Pour autant, ils n’ont pas encore été votés par le Congrès
alors que le Parti démocrate possède la majorité, à la fois, à la Chambre des
représentants et au Sénat.
Une anomalie qui est au cœur de la baisse de popularité de
Joe Biden ainsi que dans les raisons de la défaite en Virginie.
Mais une anomalie qui s’explique par des démocrates qui, à l’inverse
des républicains qui sont devenus quasiment un bloc de conservateurs radicaux
si ce n’est d’extrême-droite pour nombre d’entre eux, sont tiraillés entre
plusieurs tendances qui vont de positions proches de l’extrême-gauche (très
minoritaires) à des positions proches de la droite conservatrice (également
très minoritaires).
Au milieu, l’énorme majorité des élus démocrates au Congrès
se situent dans un axe central avec une prédominance pour un centre-gauche
modéré.
Si ce melting-pot politique fait du Parti démocrate une
formation globalement centriste, cela pose des problèmes lorsque ses majorités
à la Chambre des représentants et au Sénat sont minimes comme lors de cette législature.

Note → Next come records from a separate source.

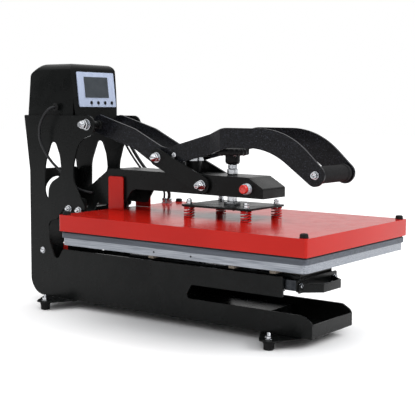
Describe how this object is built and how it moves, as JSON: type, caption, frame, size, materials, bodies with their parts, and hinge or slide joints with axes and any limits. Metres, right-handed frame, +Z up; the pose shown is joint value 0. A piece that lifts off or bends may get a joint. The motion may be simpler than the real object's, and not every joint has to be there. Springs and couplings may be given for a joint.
{
  "type": "heat press",
  "caption": "Clamshell heat press: flat upper platen on a hinged beam with toggle handle, slide-out lower platen, electromagnet hold-down, control box and sheet-steel frame on rubber feet.",
  "frame": {"origin": "middle of the bounding box, on the surface that the feet stand on", "axes": "+Z up, the handle and the operator on the -Y side, +X to the right seen from the operator"},
  "size_m": [0.41, 0.8456, 0.559],
  "materials": {
    "black_paint": "semi-gloss powder coat",
    "hammered_paint": "hammered sparkle powder coat",
    "red_paint": "gloss powder coat",
    "red_spring": "painted die spring",
    "aluminium": "brushed",
    "steel": "zinc plated",
    "rail_steel": "rolled and zinc plated",
    "coating": "non-stick coating",
    "silicone": "matt silicone sponge",
    "rubber": "matt",
    "foam": "foam rubber",
    "cable": "satin sheath",
    "black_plastic": "moulded",
    "panel": "silver-blue film",
    "button_plastic": "moulded",
    "red_plastic": "moulded",
    "white_plastic": "moulded",
    "insulator": "pressed fibre board"
  },
  "bodies": {
    "frame": {"side_plate_left": "black_paint", "side_plate_right": "black_paint", "base_tray": "black_paint", "rear_panel": "black_paint", "foot_bar_front": "black_paint", "foot_bar_rear": "black_paint", "foot_front_left": "rubber", "foot_front_right": "rubber", "foot_rear_left": "rubber", "foot_rear_right": "rubber", "hinge_block_left": "black_paint", "hinge_block_right": "black_paint", "hinge_shaft": "steel", "pivot_bolt": "steel", "power_inlet": "black_plastic", "control_box": "black_paint", "control_panel": "panel", "slide_rail_left": "rail_steel", "slide_rail_right": "rail_steel", "signal_cable": "cable"},
    "power_rocker": {"power_switch": "red_plastic"},
    "drawer": {"slide_runner_left": "rail_steel", "slide_runner_right": "rail_steel", "drawer_carriage": "black_paint", "drawer_front": "black_paint", "drawer_handle": "black_paint", "platen_support_front": "insulator", "platen_support_rear": "insulator", "lower_platen": "aluminium", "silicone_pad": "silicone"},
    "upper_beam": {"beam": "black_paint", "magnet": "black_plastic", "stop_button_ring": "white_plastic", "link_pin": "steel"},
    "stop_button": {"stop_button": "red_plastic"},
    "knob": {"pressure_knob": "black_plastic", "pressure_spindle": "steel"},
    "pressure_plate": {"pressure_sleeve": "steel", "spring_plate": "black_paint", "pressure_spring_1": "red_spring", "pressure_spring_2": "red_spring", "pressure_spring_3": "red_spring", "pressure_spring_4": "red_spring"},
    "upper_platen": {"platen_cover": "red_paint", "heating_platen": "coating", "guide_tab_left": "red_paint", "guide_tab_right": "red_paint", "heater_cable": "cable"},
    "handle": {"handle_arm_left": "hammered_paint", "handle_arm_right": "hammered_paint", "armature_bar": "black_paint", "armature": "steel", "grip": "foam", "handle_pin": "steel"},
    "links": {"link_left": "black_paint", "link_right": "black_paint"},
    "panel_button_1": {"panel_button_1": "button_plastic"},
    "panel_button_2": {"panel_button_2": "button_plastic"},
    "panel_button_3": {"panel_button_3": "button_plastic"},
    "panel_button_4": {"panel_button_4": "button_plastic"}
  },
  "joints": [
    {"name": "drawer_slide", "type": "slide", "parent": "frame", "child": "drawer", "axis": [0, -1, 0], "range_m": [0, 0.3]},
    {"name": "beam_hinge", "type": "hinge", "parent": "frame", "child": "upper_beam", "pos_m": [0, 0.26422, 0.238], "axis": [-1, 0, 0], "range_deg": [0, 40]},
    {"name": "handle_pivot", "type": "hinge", "parent": "frame", "child": "handle", "pos_m": [0, 0.22222, 0.422], "axis": [-1, 0, 0], "range_deg": [0, 86.4]},
    {"name": "link_pivot", "type": "hinge", "parent": "upper_beam", "child": "links", "pos_m": [0, -0.07428, 0.3], "axis": [1, 0, 0], "range_deg": [0, 59.1]},
    {"name": "knob_turn", "type": "hinge", "parent": "upper_beam", "child": "knob", "pos_m": [0, -0.11978, 0.35], "axis": [0, 0, -1], "range_deg": [0, 1085]},
    {"name": "pressure_travel", "type": "slide", "parent": "upper_beam", "child": "pressure_plate", "axis": [0, 0, 1], "range_m": [0, 0.006]},
    {"name": "platen_float", "type": "slide", "parent": "pressure_plate", "child": "upper_platen", "axis": [0, 0, 1], "range_m": [0, 0.003], "stiffness_N_per_m": 60000, "springref_m": -0.004, "deforming": ["pressure_spring_1", "pressure_spring_2", "pressure_spring_3", "pressure_spring_4"]},
    {"name": "stop_button_press", "type": "slide", "parent": "upper_beam", "child": "stop_button", "axis": [1, 0, 0], "range_m": [0, 0.003], "stiffness_N_per_m": 400, "springref_m": -0.002},
    {"name": "power_rocker_tilt", "type": "hinge", "parent": "frame", "child": "power_rocker", "pos_m": [0.026, 0.39822, 0.12], "axis": [1, 0, 0], "range_deg": [0, 10]},
    {"name": "panel_button_1_press", "type": "slide", "parent": "frame", "child": "panel_button_1", "axis": [0, 0.9923, -0.124], "range_m": [0, 0.001], "stiffness_N_per_m": 500, "springref_m": -0.001},
    {"name": "panel_button_2_press", "type": "slide", "parent": "frame", "child": "panel_button_2", "axis": [0, 0.9923, -0.124], "range_m": [0, 0.001], "stiffness_N_per_m": 500, "springref_m": -0.001},
    {"name": "panel_button_3_press", "type": "slide", "parent": "frame", "child": "panel_button_3", "axis": [0, 0.9923, -0.124], "range_m": [0, 0.001], "stiffness_N_per_m": 500, "springref_m": -0.001},
    {"name": "panel_button_4_press", "type": "slide", "parent": "frame", "child": "panel_button_4", "axis": [0, 0.9923, -0.124], "range_m": [0, 0.001], "stiffness_N_per_m": 500, "springref_m": -0.001}
  ],
  "couplings": [
    {"joint": "handle_pivot", "follows": "beam_hinge", "ratio": 2.1472},
    {"joint": "link_pivot", "follows": "beam_hinge", "ratio": 1.4647},
    {"joint": "knob_turn", "follows": "pressure_travel", "rad_per_m": 3141.6}
  ]
}
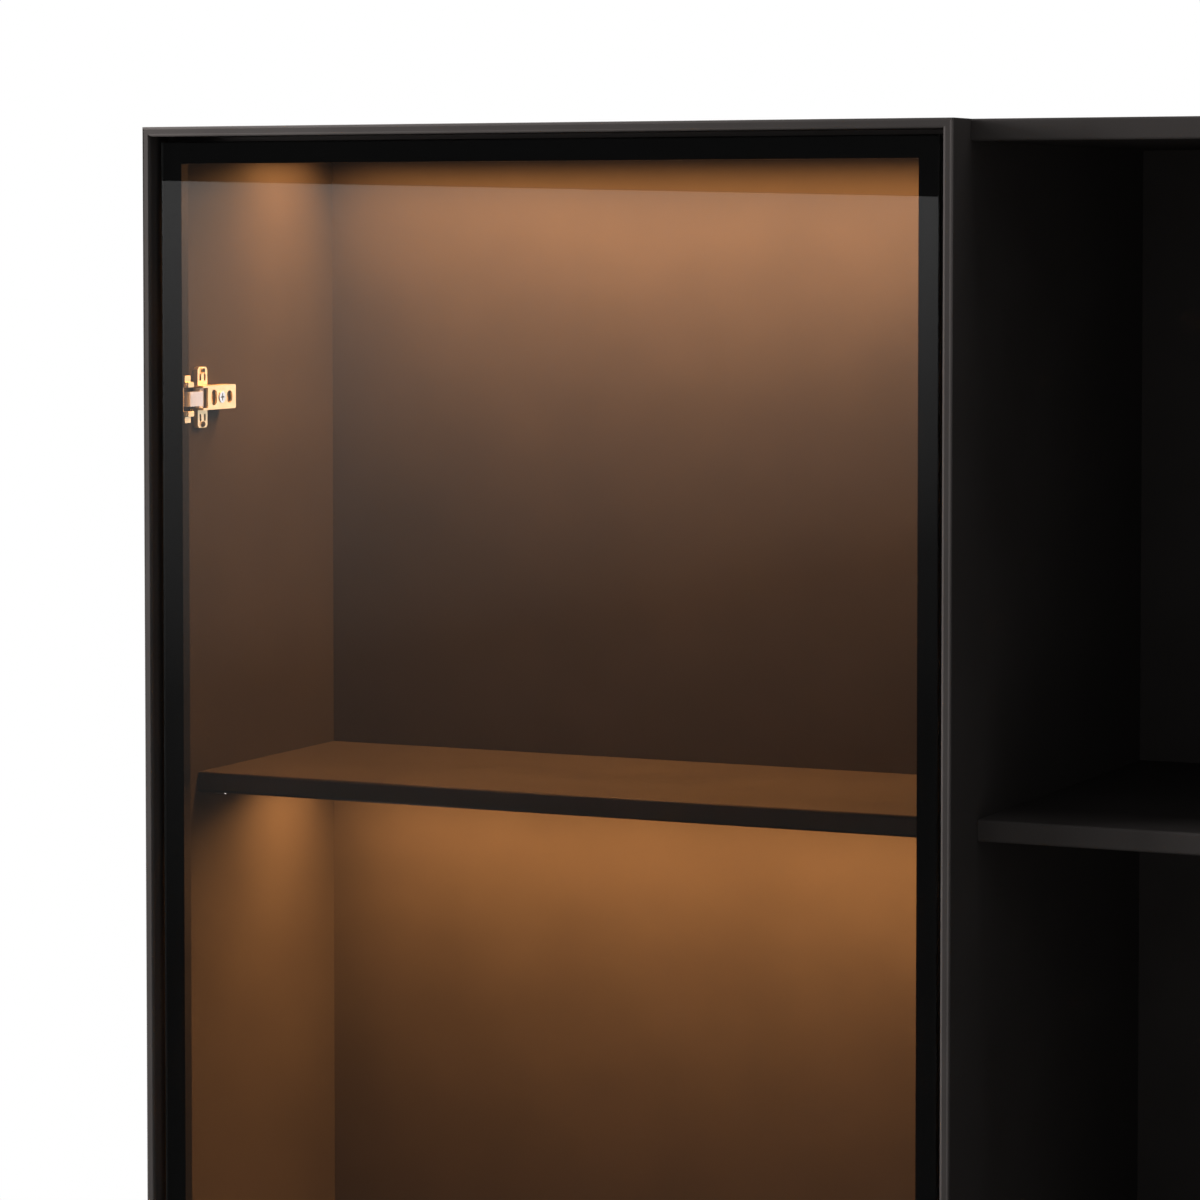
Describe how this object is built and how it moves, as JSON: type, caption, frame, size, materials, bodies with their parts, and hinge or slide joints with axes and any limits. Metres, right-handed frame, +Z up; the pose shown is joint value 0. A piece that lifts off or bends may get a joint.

C’est un peu le cas pour les représentants, c’est surtout la
situation pour les sénateurs où démocrates et républicains ont le même nombre d’élus,
cinquante, et où la différence est faite par le vote de la vice-présidente,
Kamala Harris, présidente du Sénat selon la Constitution américaine et qui a le
droit de vote en cas d’égalité lors d’un scrutin.
Les premiers à dégainer ont été les tenants de l’aile droite
avec, en particulier, le sénateur Joe Manchin qui n’a rien d’un centriste
depuis toujours avec des positions très conservatrices en matière fiscale par
exemple et, qui plus est, défenseur intransigeant des intérêts de son Etat sinistré,
la Virginie occidentale, qui parvient à tout juste survivre grâce à ses mines
de charbon, donc adversaire de tout ce qui est mesure contre le réchauffement
climatique et promotion des énergies renouvelables.
Beaucoup ont pointé du doigt cet élu qui aurait été le grand
responsable du capotage des plans de Biden.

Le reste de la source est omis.